WRITTEN PROBLEM> From the listing below, copy every line with the word "object".

DATASET>

┏━━

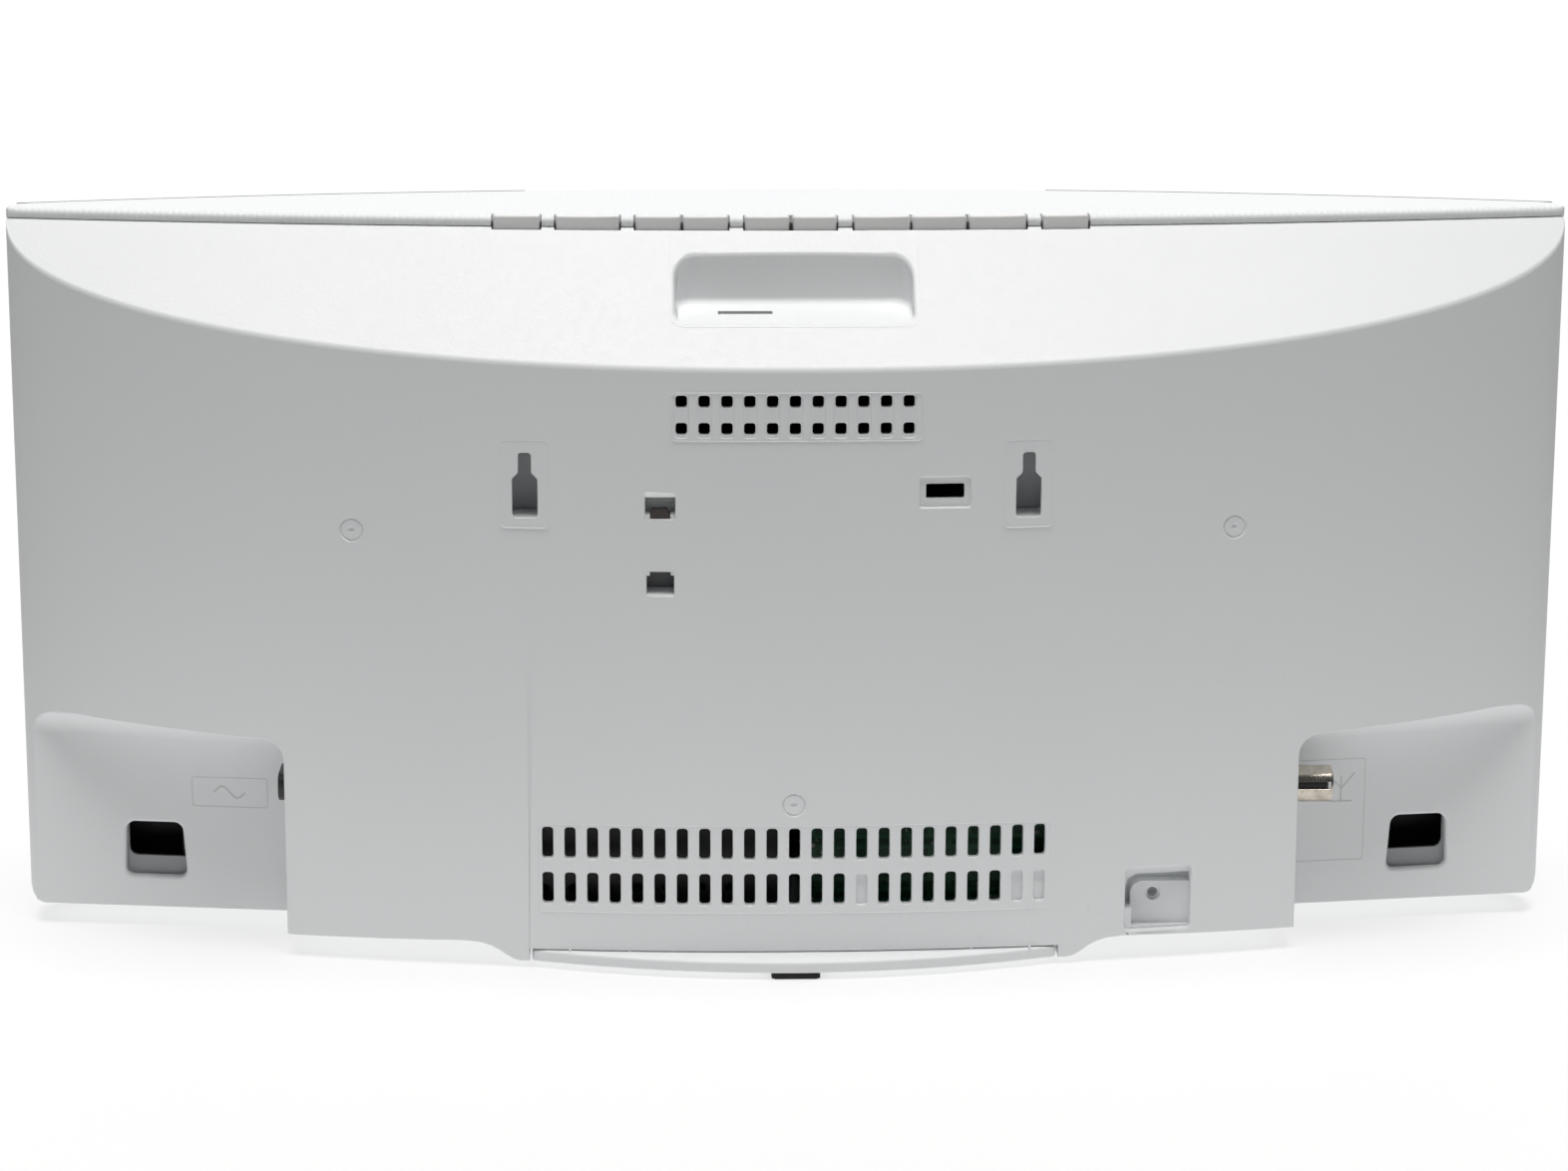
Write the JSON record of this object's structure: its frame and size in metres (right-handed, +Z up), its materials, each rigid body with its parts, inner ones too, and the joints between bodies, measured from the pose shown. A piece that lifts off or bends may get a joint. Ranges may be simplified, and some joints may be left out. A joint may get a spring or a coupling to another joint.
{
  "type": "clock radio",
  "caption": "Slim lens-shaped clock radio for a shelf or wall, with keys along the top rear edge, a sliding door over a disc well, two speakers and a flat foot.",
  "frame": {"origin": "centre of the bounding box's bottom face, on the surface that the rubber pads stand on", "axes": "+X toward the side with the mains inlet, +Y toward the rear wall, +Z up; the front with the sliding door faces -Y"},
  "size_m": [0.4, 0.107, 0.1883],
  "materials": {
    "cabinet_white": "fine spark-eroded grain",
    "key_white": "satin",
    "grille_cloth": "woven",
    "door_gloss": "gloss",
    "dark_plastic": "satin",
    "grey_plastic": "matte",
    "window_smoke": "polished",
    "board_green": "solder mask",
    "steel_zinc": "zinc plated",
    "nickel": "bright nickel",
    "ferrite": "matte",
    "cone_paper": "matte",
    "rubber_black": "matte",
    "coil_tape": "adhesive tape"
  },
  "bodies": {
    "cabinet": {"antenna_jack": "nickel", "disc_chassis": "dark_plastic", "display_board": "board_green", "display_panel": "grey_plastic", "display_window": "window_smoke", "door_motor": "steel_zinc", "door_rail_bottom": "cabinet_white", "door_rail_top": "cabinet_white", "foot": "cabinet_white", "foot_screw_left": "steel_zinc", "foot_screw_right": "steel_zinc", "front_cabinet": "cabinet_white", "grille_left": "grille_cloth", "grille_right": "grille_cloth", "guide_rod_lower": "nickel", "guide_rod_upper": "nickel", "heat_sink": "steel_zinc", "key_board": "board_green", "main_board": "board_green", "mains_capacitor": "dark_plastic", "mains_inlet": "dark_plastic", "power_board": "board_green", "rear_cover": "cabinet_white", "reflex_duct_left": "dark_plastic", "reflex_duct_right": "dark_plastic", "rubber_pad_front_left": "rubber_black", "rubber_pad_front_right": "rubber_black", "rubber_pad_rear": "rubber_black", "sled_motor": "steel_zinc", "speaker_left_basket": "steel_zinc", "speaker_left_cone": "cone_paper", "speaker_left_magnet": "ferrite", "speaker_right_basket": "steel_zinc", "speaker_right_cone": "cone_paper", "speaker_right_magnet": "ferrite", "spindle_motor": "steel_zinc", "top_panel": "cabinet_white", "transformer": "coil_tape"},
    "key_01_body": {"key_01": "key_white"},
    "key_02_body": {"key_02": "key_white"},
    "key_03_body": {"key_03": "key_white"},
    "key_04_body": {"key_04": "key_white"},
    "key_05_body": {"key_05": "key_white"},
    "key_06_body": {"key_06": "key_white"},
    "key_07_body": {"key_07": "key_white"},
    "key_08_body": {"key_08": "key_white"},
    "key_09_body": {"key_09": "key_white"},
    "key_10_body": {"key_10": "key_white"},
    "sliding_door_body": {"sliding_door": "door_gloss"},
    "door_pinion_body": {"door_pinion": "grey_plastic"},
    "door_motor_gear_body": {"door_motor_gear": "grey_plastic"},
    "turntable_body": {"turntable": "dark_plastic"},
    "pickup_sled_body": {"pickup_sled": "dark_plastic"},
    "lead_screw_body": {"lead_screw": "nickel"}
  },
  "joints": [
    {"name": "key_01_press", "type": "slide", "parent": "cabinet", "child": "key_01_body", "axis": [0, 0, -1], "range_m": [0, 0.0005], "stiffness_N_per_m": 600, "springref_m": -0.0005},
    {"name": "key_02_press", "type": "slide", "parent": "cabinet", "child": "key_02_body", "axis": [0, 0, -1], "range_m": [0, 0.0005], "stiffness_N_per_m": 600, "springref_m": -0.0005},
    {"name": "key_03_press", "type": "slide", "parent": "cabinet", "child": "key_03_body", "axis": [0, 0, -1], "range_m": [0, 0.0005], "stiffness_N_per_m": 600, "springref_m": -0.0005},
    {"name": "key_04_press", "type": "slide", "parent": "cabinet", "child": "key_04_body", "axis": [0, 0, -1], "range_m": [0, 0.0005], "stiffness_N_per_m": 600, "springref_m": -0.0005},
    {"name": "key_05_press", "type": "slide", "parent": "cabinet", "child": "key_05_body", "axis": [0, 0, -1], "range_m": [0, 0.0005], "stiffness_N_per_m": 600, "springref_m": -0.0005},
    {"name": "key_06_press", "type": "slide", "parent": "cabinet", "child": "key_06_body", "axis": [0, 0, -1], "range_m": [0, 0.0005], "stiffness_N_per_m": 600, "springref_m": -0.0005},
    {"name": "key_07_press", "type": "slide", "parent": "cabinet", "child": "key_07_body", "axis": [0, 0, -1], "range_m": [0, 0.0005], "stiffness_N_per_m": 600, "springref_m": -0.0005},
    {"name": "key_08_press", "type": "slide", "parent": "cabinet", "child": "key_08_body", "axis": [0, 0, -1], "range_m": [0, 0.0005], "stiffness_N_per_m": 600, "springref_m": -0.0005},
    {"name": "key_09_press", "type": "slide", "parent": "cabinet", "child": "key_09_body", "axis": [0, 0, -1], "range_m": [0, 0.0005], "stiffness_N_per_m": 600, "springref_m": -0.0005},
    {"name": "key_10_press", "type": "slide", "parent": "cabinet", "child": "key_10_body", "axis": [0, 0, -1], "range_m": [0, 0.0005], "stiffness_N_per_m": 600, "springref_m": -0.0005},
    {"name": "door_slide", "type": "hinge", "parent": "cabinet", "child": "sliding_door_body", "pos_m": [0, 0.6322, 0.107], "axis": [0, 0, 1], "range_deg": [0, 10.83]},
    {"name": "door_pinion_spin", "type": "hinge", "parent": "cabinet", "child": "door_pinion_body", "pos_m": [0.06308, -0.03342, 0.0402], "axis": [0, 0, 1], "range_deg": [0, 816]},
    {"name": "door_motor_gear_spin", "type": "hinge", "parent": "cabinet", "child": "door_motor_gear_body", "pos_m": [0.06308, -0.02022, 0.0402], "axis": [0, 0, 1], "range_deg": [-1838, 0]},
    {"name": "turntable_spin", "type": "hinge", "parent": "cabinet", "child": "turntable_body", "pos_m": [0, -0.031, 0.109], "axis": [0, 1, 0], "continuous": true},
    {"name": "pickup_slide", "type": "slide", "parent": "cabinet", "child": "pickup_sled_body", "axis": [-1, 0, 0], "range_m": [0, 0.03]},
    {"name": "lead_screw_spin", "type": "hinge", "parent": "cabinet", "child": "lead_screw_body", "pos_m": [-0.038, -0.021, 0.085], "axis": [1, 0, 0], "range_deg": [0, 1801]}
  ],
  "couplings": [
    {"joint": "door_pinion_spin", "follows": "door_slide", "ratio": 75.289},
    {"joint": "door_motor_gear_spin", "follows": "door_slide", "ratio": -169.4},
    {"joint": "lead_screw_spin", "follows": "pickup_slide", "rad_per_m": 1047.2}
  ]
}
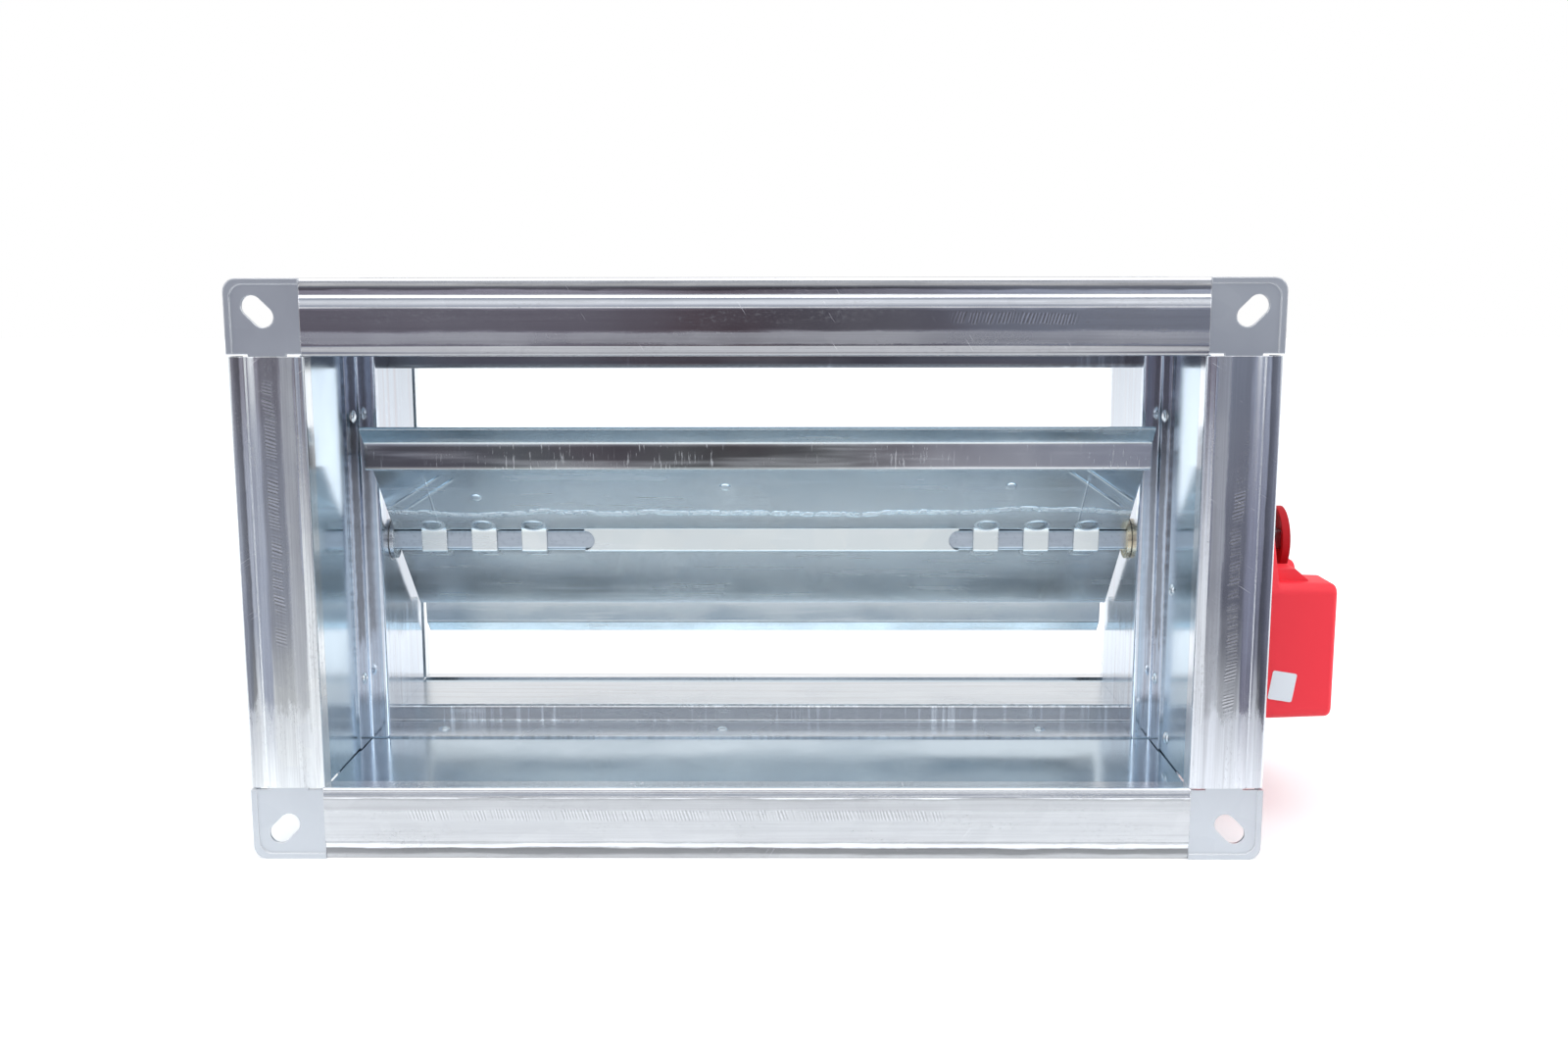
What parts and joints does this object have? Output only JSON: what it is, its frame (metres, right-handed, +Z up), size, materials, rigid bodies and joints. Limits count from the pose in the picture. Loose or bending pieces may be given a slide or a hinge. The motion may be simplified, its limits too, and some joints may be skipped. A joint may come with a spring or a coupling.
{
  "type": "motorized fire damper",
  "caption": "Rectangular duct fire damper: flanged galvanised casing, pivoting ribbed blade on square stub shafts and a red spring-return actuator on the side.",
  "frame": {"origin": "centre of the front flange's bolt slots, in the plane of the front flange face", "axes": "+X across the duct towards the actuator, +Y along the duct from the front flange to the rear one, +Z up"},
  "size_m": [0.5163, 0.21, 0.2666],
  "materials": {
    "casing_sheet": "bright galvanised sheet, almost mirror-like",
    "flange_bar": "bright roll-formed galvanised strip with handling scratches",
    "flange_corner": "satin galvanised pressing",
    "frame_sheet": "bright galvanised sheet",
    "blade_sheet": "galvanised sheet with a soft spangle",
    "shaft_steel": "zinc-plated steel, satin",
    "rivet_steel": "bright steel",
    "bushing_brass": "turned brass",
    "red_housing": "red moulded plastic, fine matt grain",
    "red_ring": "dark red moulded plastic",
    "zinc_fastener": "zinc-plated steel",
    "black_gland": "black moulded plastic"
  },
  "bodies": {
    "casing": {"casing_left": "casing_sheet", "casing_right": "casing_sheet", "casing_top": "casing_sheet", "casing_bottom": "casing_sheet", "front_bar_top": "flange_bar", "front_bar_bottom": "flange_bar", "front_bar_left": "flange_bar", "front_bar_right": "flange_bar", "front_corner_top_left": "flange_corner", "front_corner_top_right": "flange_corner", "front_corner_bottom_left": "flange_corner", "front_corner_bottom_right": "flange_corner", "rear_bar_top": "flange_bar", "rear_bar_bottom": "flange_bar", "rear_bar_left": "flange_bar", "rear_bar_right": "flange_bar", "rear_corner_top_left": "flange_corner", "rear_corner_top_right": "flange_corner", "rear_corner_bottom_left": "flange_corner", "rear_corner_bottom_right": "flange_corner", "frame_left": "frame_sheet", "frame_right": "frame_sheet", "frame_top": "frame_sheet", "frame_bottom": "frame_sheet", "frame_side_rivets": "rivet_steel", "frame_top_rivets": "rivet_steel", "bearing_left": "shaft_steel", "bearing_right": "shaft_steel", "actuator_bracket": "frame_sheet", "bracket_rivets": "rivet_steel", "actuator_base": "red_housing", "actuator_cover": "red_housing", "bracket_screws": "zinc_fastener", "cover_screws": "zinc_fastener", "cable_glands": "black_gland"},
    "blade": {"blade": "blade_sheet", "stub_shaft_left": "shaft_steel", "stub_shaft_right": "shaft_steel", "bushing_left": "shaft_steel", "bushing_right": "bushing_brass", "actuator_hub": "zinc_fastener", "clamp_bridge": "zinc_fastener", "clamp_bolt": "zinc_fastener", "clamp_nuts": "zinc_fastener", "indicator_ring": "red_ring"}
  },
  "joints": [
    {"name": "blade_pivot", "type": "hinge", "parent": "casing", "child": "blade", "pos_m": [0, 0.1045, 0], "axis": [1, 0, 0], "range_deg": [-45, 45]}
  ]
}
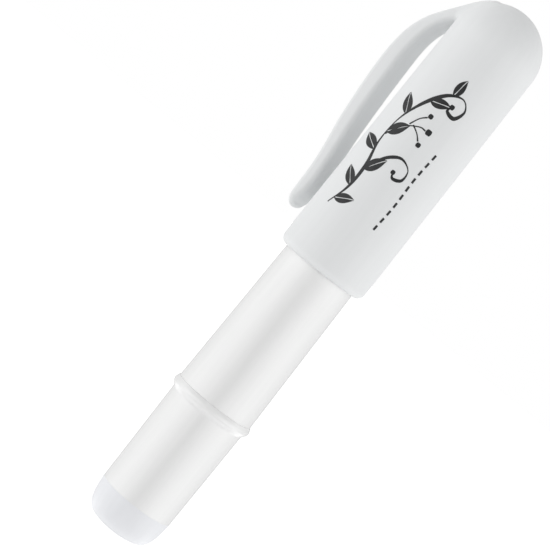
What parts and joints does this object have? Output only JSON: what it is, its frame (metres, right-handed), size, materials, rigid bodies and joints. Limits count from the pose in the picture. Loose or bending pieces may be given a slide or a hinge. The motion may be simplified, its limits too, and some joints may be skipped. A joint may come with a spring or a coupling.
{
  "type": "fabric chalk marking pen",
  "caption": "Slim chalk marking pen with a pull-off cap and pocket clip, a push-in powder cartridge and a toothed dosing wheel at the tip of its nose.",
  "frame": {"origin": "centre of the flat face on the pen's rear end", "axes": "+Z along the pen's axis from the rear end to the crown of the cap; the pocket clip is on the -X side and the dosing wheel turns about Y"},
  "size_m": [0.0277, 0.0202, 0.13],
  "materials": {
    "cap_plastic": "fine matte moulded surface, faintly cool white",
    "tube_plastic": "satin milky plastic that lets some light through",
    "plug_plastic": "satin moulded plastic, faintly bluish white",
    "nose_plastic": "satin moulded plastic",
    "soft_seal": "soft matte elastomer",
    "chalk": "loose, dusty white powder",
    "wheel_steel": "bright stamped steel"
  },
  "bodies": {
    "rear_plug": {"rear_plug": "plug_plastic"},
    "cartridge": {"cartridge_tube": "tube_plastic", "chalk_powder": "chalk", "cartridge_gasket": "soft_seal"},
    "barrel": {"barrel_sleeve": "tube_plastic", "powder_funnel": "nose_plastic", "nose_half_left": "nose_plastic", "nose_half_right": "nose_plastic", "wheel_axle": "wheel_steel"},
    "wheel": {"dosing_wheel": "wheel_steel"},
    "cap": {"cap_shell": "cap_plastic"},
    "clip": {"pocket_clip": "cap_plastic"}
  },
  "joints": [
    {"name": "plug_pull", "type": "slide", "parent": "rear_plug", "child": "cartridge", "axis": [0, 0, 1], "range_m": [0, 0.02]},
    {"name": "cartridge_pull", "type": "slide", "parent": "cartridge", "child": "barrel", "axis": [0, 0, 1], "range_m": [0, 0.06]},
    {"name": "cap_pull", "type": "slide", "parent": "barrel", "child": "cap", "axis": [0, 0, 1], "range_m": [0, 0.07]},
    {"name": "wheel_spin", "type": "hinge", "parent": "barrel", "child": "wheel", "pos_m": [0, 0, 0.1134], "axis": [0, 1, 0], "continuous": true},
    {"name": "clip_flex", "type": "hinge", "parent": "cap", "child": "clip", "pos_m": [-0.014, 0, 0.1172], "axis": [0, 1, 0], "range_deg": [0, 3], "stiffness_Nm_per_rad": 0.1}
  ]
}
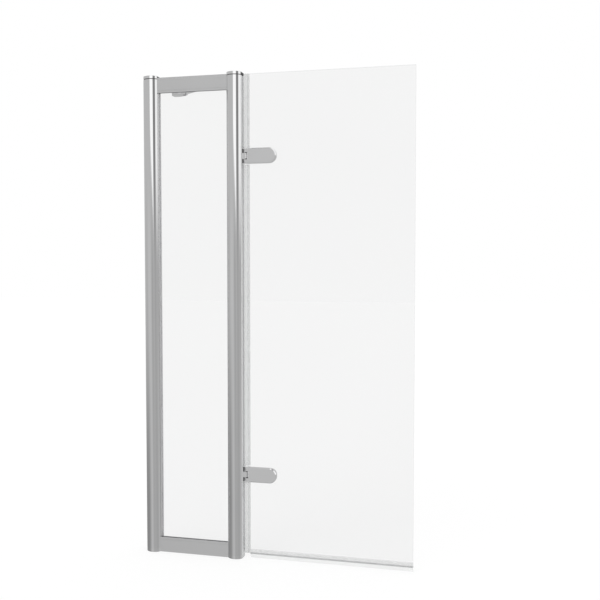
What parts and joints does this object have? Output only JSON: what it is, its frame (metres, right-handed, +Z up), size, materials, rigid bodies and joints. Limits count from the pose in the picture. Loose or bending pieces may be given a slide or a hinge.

┗━━

FULL RESPONSE>
Write the JSON record of this object's structure: its frame and size in metres (right-handed, +Z up), its materials, each rigid body with its parts, inner ones too, and the joints between bodies, measured from the pose shown. A piece that lifts off or bends may get a joint. Ranges may be simplified, and some joints may be left out. A joint may get a spring or a coupling to another joint.
What parts and joints does this object have? Output only JSON: what it is, its frame (metres, right-handed, +Z up), size, materials, rigid bodies and joints. Limits count from the pose in the picture. Loose or bending pieces may be given a slide or a hinge. The motion may be simplified, its limits too, and some joints may be skipped. A joint may come with a spring or a coupling.
What parts and joints does this object have? Output only JSON: what it is, its frame (metres, right-handed), size, materials, rigid bodies and joints. Limits count from the pose in the picture. Loose or bending pieces may be given a slide or a hinge. The motion may be simplified, its limits too, and some joints may be skipped. A joint may come with a spring or a coupling.
What parts and joints does this object have? Output only JSON: what it is, its frame (metres, right-handed, +Z up), size, materials, rigid bodies and joints. Limits count from the pose in the picture. Loose or bending pieces may be given a slide or a hinge.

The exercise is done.